Despite ongoing tariff issues, Xi Jinping and Mark Carney signaled a reset for diplomatic relations during their meeting at the APEC summit.
Meeting in Gyeongju, South Korea, last Friday, the two leaders agreed to advance ties and Carney accepted Xi’s invitation to visit China, though a date has not yet been set. This discussion marks their first formal leaders’ meeting in years, representing a significant break from the diplomatic freeze that began after the 2018 Huawei arrests.
Tariffs Set The Terms
Canada’s 100 percent surcharge on Chinese EVs took effect on October 1, 2024, on top of the 6.1 percent Most-Favoured-Nation rate. Ottawa also layered 25 percent on Chinese steel and aluminum from October 15, 2024. These are Cabinet tools under the Customs Tariff and can be waived case by case through a remission process.

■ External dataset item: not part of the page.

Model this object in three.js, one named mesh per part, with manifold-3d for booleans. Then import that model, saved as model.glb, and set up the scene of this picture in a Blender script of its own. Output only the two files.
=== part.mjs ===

Beijing hit back and it impacted the Prairies the most. On August 12, 2025, China set a provisional 75.8 percent anti‑dumping duty on Canadian canola seed. The canola industry states that combined with the existing 100 percent tariffs on canola oil and meal, the Chinese market is effectively closed. That strangles a trade lane worth about C$5 billion a year.
The two leaders talked about the friction points, including canola, seafood, and electric vehicles. This list will set near-term priorities rather than abstract ‘partnerships.’ As one analyst told Reuters, “The meeting signals a change in tone,” but it is not yet a return to the old norms.

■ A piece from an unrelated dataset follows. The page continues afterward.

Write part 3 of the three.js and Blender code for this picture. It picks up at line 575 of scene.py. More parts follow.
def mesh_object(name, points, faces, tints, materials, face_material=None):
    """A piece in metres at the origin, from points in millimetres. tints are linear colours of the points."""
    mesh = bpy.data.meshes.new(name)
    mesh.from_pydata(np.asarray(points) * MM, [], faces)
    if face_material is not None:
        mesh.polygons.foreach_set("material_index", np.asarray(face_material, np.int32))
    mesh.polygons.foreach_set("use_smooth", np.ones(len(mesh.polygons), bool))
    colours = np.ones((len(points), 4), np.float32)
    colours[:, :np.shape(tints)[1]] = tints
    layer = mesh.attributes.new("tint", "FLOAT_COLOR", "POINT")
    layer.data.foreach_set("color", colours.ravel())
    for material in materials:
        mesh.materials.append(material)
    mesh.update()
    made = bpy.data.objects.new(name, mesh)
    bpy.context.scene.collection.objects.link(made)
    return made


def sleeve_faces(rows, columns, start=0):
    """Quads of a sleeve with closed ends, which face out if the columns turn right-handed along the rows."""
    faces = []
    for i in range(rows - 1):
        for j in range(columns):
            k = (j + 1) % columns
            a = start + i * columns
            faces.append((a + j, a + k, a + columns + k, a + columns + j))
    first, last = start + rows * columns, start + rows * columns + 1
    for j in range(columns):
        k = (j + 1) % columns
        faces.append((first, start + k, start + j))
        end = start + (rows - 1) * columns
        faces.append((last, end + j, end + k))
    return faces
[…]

With tariffs in place, importers and farmers are the ones fronting the carrying costs. Finance Canada can craft remissions for specific shipments, and MOFCOM can revise duties in a final ruling, but neither side has published relief dates. Until then, the EV tariff locks out price competition, and the canola duty pins bin space and cash flow.
Dates Decide Cash
APEC gave both sides a window to show progress without signing anything. Carney’s team points to the Joint Economic and Trade Commission meeting in August in Canada and says more senior‑level meetings are expected. The test is whether the next JETC or leader‑level stop produces a tariff change notice, which is what a shipper can bank on.

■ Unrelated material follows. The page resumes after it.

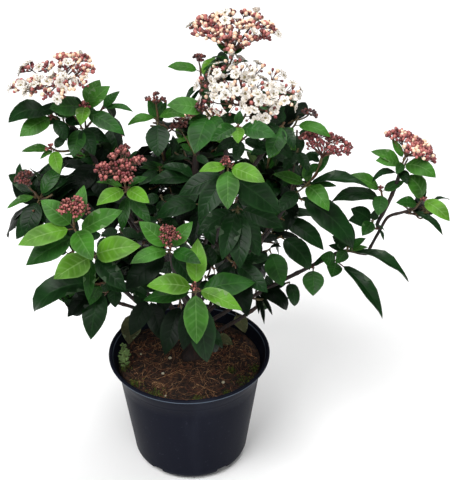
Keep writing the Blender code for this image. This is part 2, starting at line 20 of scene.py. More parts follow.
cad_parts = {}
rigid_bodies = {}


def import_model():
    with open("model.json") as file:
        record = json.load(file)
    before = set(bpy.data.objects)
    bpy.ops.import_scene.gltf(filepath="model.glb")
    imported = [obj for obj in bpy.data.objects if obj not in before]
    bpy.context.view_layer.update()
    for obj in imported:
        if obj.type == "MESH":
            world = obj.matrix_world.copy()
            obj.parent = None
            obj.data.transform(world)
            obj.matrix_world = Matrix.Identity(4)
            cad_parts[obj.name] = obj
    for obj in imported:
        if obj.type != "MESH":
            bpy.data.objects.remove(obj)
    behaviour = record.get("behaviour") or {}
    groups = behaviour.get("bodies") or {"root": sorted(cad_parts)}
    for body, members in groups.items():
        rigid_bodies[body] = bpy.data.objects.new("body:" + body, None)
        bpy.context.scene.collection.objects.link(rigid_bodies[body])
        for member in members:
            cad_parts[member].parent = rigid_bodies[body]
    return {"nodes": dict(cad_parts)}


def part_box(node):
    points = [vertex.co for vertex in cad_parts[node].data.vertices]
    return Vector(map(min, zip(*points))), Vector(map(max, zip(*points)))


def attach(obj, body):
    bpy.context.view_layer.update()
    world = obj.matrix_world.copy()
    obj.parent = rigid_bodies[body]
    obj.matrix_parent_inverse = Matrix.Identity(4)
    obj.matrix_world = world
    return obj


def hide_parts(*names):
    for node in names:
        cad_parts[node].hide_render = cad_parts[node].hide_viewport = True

The meeting itself was not for nothing. Carney agreed to visit China, and both sides said they want ties back on track. But the real stopwatch sits on two dockets: Ottawa’s readiness to tweak the EV surtax mechanics, and Beijing’s anti‑dumping on canola. If either side files a change, the money moves the same day the customs systems update. Until this dynamic changes, this is a headline with no freight.